Lesson #403: Shepard Tones

I finally got around to watching Dunkirk today. It’s stressful. But it’s beautifully made, and there was a variation on Elgar’s ‘Nimrod‘.* Which mostly drove me crazy by pretending to be Nimrod, very slowly, for a bar or two, without ever becoming Nimrod. In looking it up later, I learned that it wasn’t actually Nimrod, which mostly exonerated it.**

Anyway, one of the way that your blood pressure gets ratcheted up in this film is the Shepard tone. Identified by cognitive scientist Roger Shepard, the Shepard tone is an auditory illusion that gives the listener the sense of a perpetually rising tone without ever actually rising. Using overlapping tones, as the scale rises the top end fades out and allows the bottom tone to pick back up very quietly as the other pitches continue to rise. It’s sort of like a round of, say, Frere Jacques, where after you’ve finished the line “ding dang dong”, you pick back up at the top of the round with “Frere Jacques” while your friend moves into the “ding dang dong” line. While this is happening, you’re quieter in the initial “Frere Jacques” and the ultimate “ding dang dong” lines, and louder in the middle “dormez-vous” and “sonnez les matines” lines. The Shepard tone is a more uniform and linear version of this idea that tricks your brain into thinking it’s continually climbing. The effect of that is a sense of mounting tension, and Dunkirk‘s composer, Hans Zimmer, uses this masterfully. You can hear it (and the snippets of Elgar) in this piece.
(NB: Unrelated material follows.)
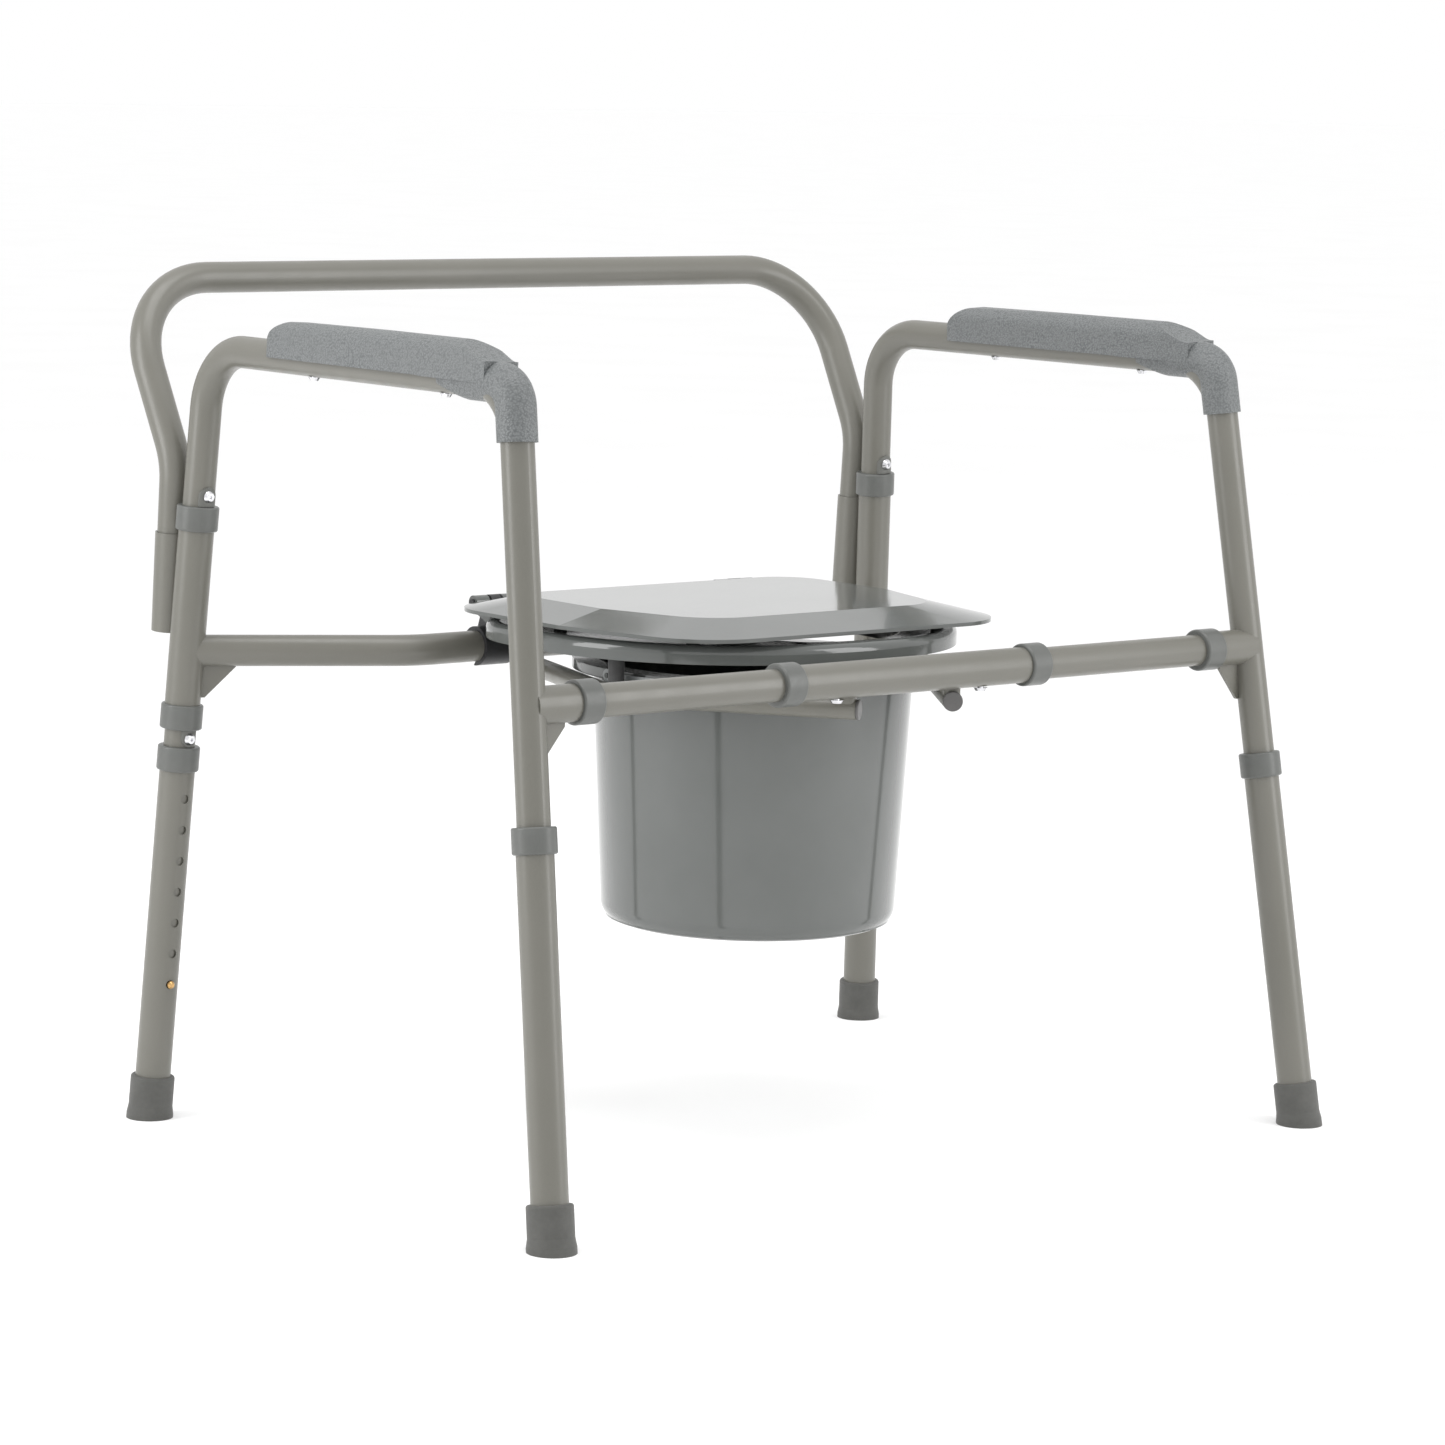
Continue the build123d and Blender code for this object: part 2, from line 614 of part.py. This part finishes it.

To hear what a Shepard tone sounds like in isolation, listen here.

For more on the theory of the Shepard tone from some BBC scientist types, see here.

 

*We’ve previously discussed this very piece of music.

**It is, however, a brilliant choice of music for people familiar with the wave of Elgar’s (posthumous — he died in 1934) popularity in England at the time.